* **STORED DATA**
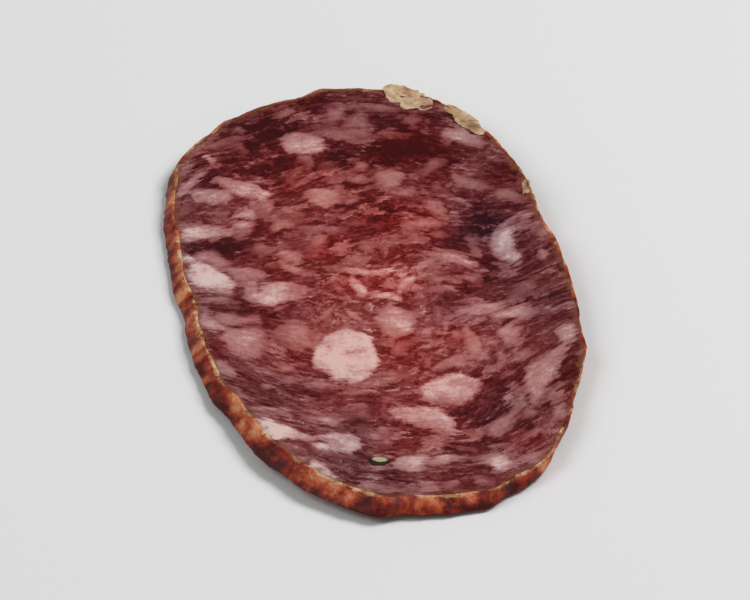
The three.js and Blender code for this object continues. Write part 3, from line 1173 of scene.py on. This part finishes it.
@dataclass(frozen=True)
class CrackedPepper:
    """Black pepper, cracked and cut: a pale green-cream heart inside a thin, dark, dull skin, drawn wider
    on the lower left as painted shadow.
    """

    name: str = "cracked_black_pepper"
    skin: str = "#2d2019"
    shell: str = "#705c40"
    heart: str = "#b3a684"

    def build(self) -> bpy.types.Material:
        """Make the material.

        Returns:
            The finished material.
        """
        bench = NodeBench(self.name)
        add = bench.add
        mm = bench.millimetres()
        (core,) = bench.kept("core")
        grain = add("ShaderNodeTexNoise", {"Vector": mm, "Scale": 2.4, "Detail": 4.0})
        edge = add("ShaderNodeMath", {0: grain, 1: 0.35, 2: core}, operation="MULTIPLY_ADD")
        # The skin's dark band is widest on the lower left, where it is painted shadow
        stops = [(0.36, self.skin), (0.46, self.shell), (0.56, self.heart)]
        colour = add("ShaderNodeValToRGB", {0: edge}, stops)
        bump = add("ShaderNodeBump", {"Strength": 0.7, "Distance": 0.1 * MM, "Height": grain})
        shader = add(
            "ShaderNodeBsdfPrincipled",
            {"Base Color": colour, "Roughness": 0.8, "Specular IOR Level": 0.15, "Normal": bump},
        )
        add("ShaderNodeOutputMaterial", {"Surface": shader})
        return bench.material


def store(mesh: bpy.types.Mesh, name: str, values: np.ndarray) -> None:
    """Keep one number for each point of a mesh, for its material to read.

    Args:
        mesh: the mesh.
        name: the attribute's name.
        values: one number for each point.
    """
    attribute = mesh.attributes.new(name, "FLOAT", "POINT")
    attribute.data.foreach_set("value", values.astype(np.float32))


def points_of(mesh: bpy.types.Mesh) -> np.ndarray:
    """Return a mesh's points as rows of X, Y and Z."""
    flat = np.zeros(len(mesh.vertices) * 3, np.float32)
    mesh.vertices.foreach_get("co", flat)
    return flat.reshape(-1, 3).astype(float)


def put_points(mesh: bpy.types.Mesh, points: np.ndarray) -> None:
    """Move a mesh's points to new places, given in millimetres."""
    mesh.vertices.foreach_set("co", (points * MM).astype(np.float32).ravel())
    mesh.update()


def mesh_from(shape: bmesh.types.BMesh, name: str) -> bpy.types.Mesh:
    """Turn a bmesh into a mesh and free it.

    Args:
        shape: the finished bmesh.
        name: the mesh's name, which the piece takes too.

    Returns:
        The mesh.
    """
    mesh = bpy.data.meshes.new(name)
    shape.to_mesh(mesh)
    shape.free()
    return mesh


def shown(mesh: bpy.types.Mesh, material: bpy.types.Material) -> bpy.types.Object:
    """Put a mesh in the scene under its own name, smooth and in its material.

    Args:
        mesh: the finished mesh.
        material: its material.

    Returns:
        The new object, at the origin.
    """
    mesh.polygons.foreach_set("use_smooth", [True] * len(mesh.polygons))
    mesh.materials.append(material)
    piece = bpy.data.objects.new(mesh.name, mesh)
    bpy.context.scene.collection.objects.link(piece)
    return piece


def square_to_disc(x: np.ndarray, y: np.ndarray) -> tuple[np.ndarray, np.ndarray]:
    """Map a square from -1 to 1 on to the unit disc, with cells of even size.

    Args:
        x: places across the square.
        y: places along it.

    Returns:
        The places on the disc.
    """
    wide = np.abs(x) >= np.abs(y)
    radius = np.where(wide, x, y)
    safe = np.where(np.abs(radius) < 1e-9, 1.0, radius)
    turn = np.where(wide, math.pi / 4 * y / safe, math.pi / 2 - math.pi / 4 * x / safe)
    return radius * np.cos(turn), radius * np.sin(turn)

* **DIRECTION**
Which lines include the word "scene"? Copy every one of them.

* **REPLY**
The three.js and Blender code for this object continues. Write part 3, from line 1173 of scene.py on. This part finishes it.
    """Put a mesh in the scene under its own name, smooth and in its material.
    bpy.context.scene.collection.objects.link(piece)